*Your task*
Track down each line that has the word "objects" and copy it.
## Start
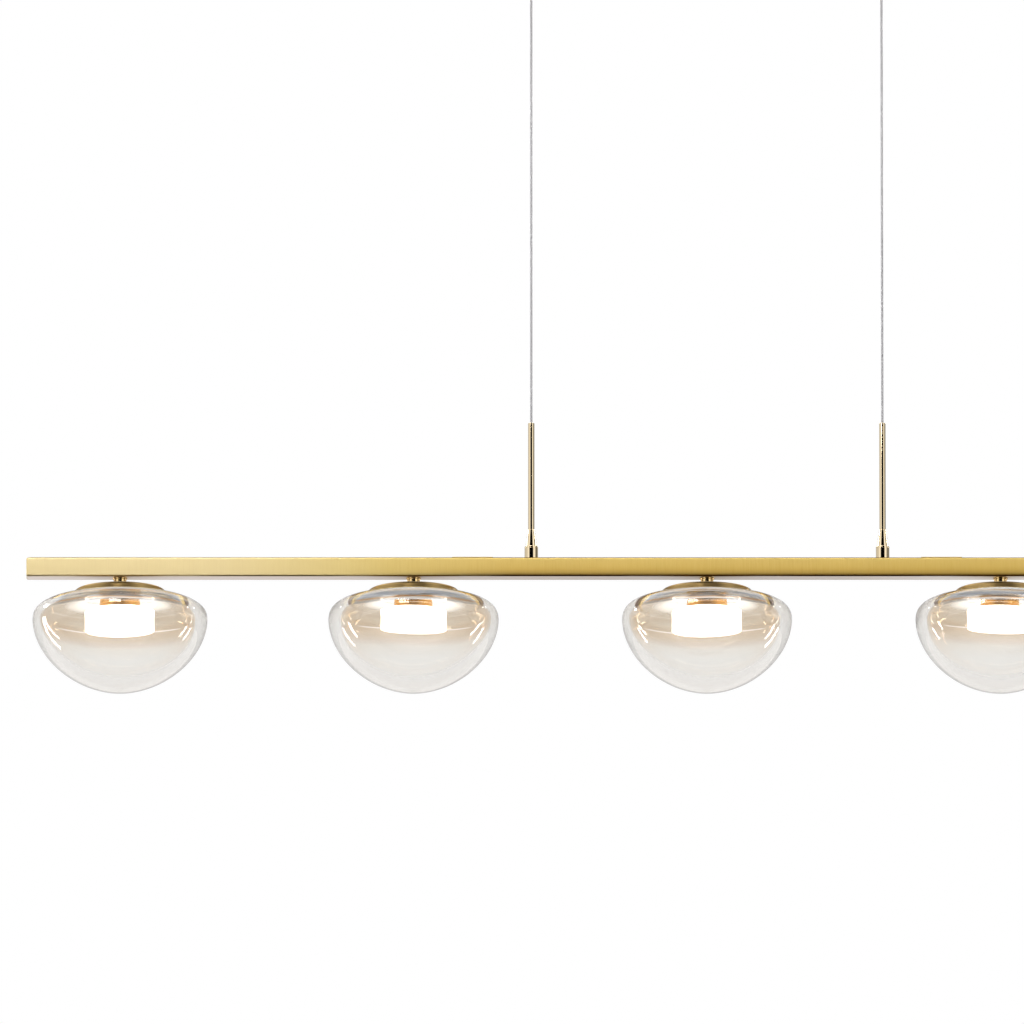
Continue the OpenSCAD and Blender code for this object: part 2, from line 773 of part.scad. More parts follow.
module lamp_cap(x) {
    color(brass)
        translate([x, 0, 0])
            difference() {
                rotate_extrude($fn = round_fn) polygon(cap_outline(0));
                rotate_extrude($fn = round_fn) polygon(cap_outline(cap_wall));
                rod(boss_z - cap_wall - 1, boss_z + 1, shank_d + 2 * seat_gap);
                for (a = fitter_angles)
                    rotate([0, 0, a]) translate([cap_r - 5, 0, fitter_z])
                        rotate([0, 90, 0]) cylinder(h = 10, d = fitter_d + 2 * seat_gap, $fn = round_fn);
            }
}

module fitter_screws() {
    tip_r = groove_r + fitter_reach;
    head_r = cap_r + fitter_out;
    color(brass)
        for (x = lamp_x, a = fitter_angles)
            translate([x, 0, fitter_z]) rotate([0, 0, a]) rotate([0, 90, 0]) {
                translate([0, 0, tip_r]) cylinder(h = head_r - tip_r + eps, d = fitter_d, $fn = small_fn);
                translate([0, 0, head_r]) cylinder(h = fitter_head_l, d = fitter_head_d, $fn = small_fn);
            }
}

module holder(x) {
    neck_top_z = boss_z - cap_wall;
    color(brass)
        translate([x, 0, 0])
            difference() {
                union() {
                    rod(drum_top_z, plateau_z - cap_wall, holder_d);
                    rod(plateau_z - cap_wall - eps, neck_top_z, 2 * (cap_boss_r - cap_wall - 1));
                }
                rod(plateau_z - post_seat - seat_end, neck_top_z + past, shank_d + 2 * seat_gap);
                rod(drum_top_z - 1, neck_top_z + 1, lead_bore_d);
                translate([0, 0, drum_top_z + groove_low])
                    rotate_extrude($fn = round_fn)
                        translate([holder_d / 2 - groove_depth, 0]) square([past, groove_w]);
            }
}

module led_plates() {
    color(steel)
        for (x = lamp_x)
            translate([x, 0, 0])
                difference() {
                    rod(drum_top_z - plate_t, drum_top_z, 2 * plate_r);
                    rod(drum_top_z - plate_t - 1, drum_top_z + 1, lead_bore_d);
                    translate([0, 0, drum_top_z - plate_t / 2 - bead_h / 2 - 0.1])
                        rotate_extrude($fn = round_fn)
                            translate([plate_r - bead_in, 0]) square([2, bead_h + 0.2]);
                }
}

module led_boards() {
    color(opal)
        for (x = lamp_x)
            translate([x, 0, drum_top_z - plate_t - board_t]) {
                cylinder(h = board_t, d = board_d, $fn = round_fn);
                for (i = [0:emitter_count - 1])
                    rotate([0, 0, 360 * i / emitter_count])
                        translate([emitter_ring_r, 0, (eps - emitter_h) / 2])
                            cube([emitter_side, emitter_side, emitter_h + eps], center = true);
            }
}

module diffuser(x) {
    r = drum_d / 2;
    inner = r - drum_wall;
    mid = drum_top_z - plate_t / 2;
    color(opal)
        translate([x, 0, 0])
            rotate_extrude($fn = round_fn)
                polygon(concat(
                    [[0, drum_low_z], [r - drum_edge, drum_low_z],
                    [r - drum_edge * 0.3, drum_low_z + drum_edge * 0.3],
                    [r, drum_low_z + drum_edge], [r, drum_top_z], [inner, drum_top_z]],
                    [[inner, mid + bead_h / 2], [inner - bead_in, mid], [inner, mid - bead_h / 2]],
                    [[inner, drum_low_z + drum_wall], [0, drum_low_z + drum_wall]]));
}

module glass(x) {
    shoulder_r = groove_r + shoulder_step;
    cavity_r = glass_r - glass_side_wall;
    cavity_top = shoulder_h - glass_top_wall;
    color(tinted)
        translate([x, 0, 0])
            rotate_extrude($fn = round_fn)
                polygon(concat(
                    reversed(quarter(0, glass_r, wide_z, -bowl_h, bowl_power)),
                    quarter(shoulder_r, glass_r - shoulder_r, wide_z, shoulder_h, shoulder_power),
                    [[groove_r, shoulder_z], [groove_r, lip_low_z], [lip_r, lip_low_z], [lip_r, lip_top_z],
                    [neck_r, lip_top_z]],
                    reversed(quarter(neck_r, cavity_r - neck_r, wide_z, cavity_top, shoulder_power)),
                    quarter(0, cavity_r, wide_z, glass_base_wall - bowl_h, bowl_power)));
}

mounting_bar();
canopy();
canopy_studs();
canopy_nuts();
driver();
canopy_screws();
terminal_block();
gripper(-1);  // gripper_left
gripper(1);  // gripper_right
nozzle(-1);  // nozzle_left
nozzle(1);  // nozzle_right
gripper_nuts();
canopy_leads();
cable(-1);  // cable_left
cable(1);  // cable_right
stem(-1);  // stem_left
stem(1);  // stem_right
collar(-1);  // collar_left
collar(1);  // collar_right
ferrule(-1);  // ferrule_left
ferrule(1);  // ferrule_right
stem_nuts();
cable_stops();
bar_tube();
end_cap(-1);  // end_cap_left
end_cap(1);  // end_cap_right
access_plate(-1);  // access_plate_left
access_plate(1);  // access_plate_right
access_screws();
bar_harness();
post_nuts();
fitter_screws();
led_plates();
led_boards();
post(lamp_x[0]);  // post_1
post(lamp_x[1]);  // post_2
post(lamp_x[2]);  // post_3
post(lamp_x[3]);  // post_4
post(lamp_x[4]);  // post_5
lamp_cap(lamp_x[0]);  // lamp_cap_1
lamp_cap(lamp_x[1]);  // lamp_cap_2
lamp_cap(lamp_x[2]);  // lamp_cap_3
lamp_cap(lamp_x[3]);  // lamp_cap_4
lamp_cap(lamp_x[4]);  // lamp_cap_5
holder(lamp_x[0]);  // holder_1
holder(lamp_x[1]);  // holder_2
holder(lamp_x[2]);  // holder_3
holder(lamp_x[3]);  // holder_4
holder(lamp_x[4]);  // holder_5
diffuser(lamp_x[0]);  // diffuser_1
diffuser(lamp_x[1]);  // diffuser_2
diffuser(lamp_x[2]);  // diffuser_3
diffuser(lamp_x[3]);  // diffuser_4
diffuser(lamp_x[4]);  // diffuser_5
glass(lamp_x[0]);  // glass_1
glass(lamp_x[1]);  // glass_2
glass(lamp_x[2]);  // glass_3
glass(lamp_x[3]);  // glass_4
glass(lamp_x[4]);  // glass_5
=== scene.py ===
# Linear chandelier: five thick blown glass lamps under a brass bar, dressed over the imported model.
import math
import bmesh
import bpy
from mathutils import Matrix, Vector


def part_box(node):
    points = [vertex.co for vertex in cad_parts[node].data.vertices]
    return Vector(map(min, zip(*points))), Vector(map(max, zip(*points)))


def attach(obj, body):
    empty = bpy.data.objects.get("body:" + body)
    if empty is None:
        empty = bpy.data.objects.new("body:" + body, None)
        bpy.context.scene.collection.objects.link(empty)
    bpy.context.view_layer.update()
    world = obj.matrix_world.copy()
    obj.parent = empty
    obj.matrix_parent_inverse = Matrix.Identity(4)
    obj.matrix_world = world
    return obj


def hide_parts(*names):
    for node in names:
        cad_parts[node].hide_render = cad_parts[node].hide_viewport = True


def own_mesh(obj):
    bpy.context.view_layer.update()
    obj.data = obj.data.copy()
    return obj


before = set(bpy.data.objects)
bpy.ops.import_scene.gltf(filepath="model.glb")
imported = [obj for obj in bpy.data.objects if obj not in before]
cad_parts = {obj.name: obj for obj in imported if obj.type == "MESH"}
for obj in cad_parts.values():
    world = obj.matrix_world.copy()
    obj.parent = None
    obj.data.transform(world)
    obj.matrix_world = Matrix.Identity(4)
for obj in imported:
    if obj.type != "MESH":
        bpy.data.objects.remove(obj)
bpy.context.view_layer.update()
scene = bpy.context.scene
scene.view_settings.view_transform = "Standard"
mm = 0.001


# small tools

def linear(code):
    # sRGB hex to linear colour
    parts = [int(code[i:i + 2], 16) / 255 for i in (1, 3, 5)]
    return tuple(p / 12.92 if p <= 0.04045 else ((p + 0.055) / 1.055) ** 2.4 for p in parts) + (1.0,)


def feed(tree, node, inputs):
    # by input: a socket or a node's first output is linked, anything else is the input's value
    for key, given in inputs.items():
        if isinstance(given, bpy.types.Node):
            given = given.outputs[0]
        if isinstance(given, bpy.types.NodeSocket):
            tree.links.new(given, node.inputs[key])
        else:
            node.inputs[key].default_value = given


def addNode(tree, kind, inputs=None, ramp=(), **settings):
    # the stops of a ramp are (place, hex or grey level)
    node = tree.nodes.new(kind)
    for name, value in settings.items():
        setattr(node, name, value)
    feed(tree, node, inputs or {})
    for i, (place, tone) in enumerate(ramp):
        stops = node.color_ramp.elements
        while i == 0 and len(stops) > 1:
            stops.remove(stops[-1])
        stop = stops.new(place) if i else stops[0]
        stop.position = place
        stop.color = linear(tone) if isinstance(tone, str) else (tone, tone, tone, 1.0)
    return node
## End
*Result below*
    empty = bpy.data.objects.get("body:" + body)
        empty = bpy.data.objects.new("body:" + body, None)
        bpy.context.scene.collection.objects.link(empty)
before = set(bpy.data.objects)
imported = [obj for obj in bpy.data.objects if obj not in before]
        bpy.data.objects.remove(obj)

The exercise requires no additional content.